Work to do:
Using the data beneath, show every line that includes the word "loose".

Information given:
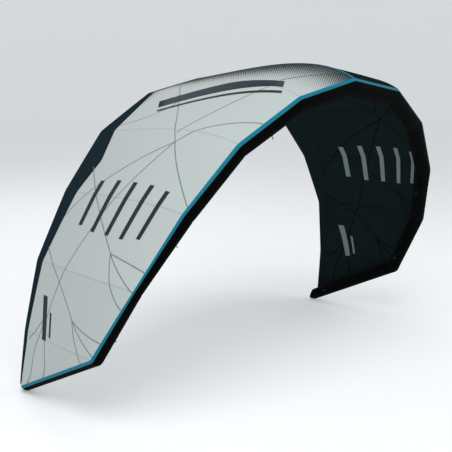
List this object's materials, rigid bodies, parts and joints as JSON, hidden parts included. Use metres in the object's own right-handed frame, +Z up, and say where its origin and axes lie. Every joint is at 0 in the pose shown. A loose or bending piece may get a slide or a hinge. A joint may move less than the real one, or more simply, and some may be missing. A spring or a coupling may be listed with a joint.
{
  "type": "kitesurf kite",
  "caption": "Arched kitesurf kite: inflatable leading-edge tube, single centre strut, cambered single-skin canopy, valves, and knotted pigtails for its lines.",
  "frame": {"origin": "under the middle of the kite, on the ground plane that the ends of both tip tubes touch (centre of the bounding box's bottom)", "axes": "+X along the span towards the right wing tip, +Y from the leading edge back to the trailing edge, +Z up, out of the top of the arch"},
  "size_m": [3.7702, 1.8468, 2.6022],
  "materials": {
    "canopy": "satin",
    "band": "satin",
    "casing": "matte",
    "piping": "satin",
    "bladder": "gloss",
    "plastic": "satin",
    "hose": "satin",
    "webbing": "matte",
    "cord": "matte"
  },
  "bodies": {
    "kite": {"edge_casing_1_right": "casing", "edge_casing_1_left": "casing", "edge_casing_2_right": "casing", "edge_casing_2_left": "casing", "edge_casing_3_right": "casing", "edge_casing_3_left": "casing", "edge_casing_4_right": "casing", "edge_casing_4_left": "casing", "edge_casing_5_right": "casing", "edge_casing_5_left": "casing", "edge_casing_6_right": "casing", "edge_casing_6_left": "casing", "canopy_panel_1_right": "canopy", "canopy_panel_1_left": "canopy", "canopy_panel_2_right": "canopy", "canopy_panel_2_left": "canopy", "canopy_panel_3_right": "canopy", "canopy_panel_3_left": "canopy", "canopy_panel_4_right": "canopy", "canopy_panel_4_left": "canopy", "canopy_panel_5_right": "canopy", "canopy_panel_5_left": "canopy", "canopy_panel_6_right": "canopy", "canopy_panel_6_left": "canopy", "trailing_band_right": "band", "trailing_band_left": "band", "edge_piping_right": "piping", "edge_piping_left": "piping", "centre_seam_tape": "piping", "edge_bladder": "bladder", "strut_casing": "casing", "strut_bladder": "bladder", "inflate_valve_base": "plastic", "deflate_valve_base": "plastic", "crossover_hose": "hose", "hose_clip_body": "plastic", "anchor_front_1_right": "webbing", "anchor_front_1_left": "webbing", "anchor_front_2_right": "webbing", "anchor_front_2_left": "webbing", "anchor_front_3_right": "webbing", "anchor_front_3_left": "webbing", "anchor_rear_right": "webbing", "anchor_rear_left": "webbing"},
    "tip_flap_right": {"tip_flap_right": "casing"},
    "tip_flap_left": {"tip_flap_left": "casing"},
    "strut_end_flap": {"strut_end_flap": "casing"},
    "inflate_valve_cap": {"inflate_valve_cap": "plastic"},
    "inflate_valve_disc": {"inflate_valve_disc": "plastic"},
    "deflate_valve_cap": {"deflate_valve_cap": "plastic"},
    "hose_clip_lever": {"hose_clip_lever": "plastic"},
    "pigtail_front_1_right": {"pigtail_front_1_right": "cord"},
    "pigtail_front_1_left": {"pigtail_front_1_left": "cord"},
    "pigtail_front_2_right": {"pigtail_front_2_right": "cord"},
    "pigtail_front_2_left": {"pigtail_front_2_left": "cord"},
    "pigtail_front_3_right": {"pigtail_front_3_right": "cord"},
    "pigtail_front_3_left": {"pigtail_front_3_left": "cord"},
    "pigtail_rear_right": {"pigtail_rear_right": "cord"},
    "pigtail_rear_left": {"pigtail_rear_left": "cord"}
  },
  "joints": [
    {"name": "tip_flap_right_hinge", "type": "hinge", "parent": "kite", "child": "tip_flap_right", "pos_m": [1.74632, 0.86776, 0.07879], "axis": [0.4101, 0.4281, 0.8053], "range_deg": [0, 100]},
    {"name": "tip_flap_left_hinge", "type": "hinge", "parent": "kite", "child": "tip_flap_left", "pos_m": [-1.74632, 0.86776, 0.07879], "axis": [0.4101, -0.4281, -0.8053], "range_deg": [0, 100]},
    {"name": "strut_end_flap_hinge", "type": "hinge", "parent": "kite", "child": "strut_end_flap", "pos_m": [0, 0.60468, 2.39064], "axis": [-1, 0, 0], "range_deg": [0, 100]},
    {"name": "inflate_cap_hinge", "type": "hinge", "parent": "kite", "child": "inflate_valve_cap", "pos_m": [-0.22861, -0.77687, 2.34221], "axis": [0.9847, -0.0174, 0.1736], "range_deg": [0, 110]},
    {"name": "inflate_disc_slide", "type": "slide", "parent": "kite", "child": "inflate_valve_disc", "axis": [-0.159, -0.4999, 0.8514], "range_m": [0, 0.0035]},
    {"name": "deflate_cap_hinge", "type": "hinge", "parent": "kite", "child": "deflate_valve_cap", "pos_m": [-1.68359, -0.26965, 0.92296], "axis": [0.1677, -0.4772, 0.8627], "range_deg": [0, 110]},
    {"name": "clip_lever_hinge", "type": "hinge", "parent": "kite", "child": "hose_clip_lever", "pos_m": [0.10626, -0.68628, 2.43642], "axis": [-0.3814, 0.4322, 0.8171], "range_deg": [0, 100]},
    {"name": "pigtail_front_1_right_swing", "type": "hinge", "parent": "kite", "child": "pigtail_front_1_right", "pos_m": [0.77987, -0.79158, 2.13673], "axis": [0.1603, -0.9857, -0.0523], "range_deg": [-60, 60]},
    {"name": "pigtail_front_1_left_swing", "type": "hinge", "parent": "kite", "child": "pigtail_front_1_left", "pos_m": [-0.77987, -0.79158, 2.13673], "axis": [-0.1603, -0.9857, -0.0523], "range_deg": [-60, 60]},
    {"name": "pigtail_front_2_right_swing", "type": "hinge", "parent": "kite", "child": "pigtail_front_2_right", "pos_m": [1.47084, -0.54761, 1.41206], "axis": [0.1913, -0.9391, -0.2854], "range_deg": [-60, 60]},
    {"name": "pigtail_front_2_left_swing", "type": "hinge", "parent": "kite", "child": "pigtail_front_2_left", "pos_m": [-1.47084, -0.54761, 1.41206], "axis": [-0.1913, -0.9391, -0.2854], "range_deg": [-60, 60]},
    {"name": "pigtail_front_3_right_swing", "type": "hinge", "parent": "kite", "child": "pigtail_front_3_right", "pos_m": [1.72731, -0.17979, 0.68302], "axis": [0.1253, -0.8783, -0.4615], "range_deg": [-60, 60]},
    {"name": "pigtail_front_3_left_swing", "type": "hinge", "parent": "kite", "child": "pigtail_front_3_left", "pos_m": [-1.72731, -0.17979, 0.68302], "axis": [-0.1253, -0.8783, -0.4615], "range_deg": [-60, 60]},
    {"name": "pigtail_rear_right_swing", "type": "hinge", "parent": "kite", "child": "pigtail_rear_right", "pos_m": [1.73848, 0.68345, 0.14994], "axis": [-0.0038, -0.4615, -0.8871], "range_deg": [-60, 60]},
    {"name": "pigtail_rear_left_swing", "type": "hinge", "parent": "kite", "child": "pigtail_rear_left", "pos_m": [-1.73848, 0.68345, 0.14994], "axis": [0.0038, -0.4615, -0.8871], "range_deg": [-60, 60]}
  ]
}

...

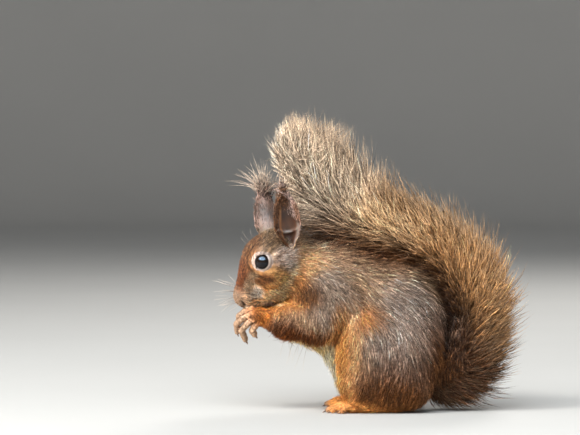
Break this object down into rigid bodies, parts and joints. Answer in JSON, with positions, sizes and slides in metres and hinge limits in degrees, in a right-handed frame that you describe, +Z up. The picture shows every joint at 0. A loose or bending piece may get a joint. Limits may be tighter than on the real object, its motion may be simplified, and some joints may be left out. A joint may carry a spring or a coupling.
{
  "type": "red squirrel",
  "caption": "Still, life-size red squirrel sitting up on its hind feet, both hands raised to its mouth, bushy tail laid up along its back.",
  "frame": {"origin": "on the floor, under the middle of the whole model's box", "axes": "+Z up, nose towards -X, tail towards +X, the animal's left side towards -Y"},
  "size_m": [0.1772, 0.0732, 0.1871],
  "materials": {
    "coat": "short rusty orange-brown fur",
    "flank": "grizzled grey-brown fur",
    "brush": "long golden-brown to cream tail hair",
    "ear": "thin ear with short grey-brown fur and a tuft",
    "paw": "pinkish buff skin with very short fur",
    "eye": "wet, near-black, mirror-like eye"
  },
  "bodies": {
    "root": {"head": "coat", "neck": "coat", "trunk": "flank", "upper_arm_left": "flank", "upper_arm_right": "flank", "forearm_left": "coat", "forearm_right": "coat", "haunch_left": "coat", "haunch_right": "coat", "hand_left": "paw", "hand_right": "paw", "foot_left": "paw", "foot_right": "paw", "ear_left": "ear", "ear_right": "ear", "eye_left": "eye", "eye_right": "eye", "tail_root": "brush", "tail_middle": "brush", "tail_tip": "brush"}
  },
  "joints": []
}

Task answer:
List this object's materials, rigid bodies, parts and joints as JSON, hidden parts included. Use metres in the object's own right-handed frame, +Z up, and say where its origin and axes lie. Every joint is at 0 in the pose shown. A loose or bending piece may get a slide or a hinge. A joint may move less than the real one, or more simply, and some may be missing. A spring or a coupling may be listed with a joint.
Break this object down into rigid bodies, parts and joints. Answer in JSON, with positions, sizes and slides in metres and hinge limits in degrees, in a right-handed frame that you describe, +Z up. The picture shows every joint at 0. A loose or bending piece may get a joint. Limits may be tighter than on the real object, its motion may be simplified, and some joints may be left out. A joint may carry a spring or a coupling.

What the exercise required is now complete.